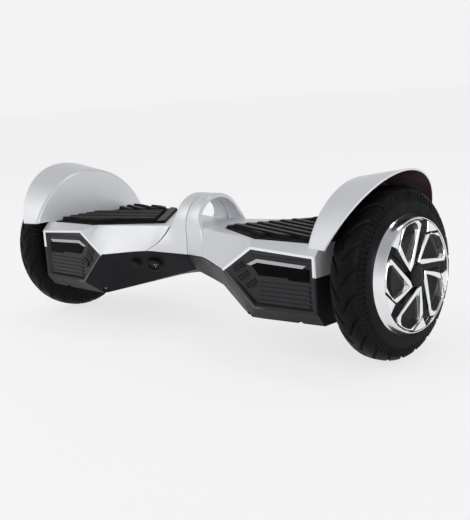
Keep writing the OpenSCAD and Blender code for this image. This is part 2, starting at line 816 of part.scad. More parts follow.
// Ring round the button and the switch behind it
module button_switch() {
    color("#222426") on_panel(button_at) {
        difference() {
            translate([0, 0, -1.45]) cylinder(h = 1.9, r = button_r + 2);
            translate([0, 0, -3]) cylinder(h = 6, r = button_r + slack);
        }
        difference() {
            translate([0, 0, -14]) cylinder(h = 12.6, r = button_r + 1);
            translate([0, 0, -8]) cylinder(h = 10, r = button_r - 2.2);
            translate([0, 0, -2.7]) cylinder(h = 3, r = button_r + slack);
        }
    }
}

// Cable from the battery through the pivot shaft, with a plug at each end
module link_cable() {
    color("#141516") {
        axle_tube(-96, 78, 4);
        axle_tube(-104, -96, 6);
        axle_tube(78, 90, 6);
    }
}

// ---------------------------------------------------------------- assembly

top_cover(-1);  // left_top_cover
bottom_cover(-1);  // left_bottom_cover
handle(-1);  // left_handle
fender(-1);  // left_fender
foot_mat(-1);  // left_foot_mat
foot_sensor_board(-1);  // left_foot_sensor_board
frame(-1);  // left_frame
axle_clamp(-1);  // left_axle_clamp
clamp_screws(-1);  // left_clamp_screws
motor_axle(-1);  // left_motor_axle
stator_core(-1);  // left_stator_core
stator_windings(-1);  // left_stator_windings
magnets(-1);  // left_magnets
rim(-1);  // left_rim
motor_cover(-1);  // left_motor_cover
wheel_bearings(-1);  // left_wheel_bearings
tyre(-1);  // left_tyre
spoke_plate(-1);  // left_spoke_plate
hub_cap(-1);  // left_hub_cap
lamp_frames(-1);  // left_lamp_frames
lamp_lenses(-1);  // left_lamp_lenses
lamp_trims(-1);  // left_lamp_trims
led_boards(-1);  // left_led_boards
cover_screws(-1);  // left_cover_screws
motor_cable(-1);  // left_motor_cable

top_cover(1);  // right_top_cover
bottom_cover(1);  // right_bottom_cover
handle(1);  // right_handle
fender(1);  // right_fender
foot_mat(1);  // right_foot_mat
foot_sensor_board(1);  // right_foot_sensor_board
frame(1);  // right_frame
axle_clamp(1);  // right_axle_clamp
clamp_screws(1);  // right_clamp_screws
motor_axle(1);  // right_motor_axle
stator_core(1);  // right_stator_core
stator_windings(1);  // right_stator_windings
magnets(1);  // right_magnets
rim(1);  // right_rim
motor_cover(1);  // right_motor_cover
wheel_bearings(1);  // right_wheel_bearings
tyre(1);  // right_tyre
spoke_plate(1);  // right_spoke_plate
hub_cap(1);  // right_hub_cap
lamp_frames(1);  // right_lamp_frames
lamp_lenses(1);  // right_lamp_lenses
lamp_trims(1);  // right_lamp_trims
led_boards(1);  // right_led_boards
cover_screws(1);  // right_cover_screws
motor_cable(1);  // right_motor_cable

pivot_shaft();
pivot_bearings();
pivot_circlip();
battery_pack();
battery_bracket();
control_board();
charge_port();
power_button();
button_switch();
link_cable();
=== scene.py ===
import json
import math

import bmesh
import bpy
from mathutils import Matrix, Vector


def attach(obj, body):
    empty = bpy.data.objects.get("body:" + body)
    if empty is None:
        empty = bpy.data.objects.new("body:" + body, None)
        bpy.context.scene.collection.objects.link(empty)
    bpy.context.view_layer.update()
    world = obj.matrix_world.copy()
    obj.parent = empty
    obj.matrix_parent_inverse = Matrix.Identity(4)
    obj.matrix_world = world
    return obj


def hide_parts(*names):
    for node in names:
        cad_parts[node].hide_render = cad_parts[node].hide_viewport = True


# Looks of the self balancing board: skins, mats, mudguards, wheels, lamps and studio

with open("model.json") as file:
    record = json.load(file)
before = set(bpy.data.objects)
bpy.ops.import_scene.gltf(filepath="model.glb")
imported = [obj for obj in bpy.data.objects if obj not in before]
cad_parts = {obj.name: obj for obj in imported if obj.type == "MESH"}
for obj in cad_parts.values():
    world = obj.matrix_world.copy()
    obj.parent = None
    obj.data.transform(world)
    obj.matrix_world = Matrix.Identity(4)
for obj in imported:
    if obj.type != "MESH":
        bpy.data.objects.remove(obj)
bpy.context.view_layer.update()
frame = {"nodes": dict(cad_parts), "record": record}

MM = 0.001
SIDES = (("left", -1), ("right", 1))
AXLE_Z = 105.0
DECK_Z = 150.0
WHEEL_X = 306.0
SEAM_X = 0.6


# ---------------------------------------------------------------- materials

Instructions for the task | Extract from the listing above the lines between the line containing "pivot_shaft();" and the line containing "in imported if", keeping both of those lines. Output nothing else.

Problem solution |
pivot_shaft();
pivot_bearings();
pivot_circlip();
battery_pack();
battery_bracket();
control_board();
charge_port();
power_button();
button_switch();
link_cable();
=== scene.py ===
import json
import math

import bmesh
import bpy
from mathutils import Matrix, Vector


def attach(obj, body):
    empty = bpy.data.objects.get("body:" + body)
    if empty is None:
        empty = bpy.data.objects.new("body:" + body, None)
        bpy.context.scene.collection.objects.link(empty)
    bpy.context.view_layer.update()
    world = obj.matrix_world.copy()
    obj.parent = empty
    obj.matrix_parent_inverse = Matrix.Identity(4)
    obj.matrix_world = world
    return obj


def hide_parts(*names):
    for node in names:
        cad_parts[node].hide_render = cad_parts[node].hide_viewport = True


# Looks of the self balancing board: skins, mats, mudguards, wheels, lamps and studio

with open("model.json") as file:
    record = json.load(file)
before = set(bpy.data.objects)
bpy.ops.import_scene.gltf(filepath="model.glb")
imported = [obj for obj in bpy.data.objects if obj not in before]
cad_parts = {obj.name: obj for obj in imported if obj.type == "MESH"}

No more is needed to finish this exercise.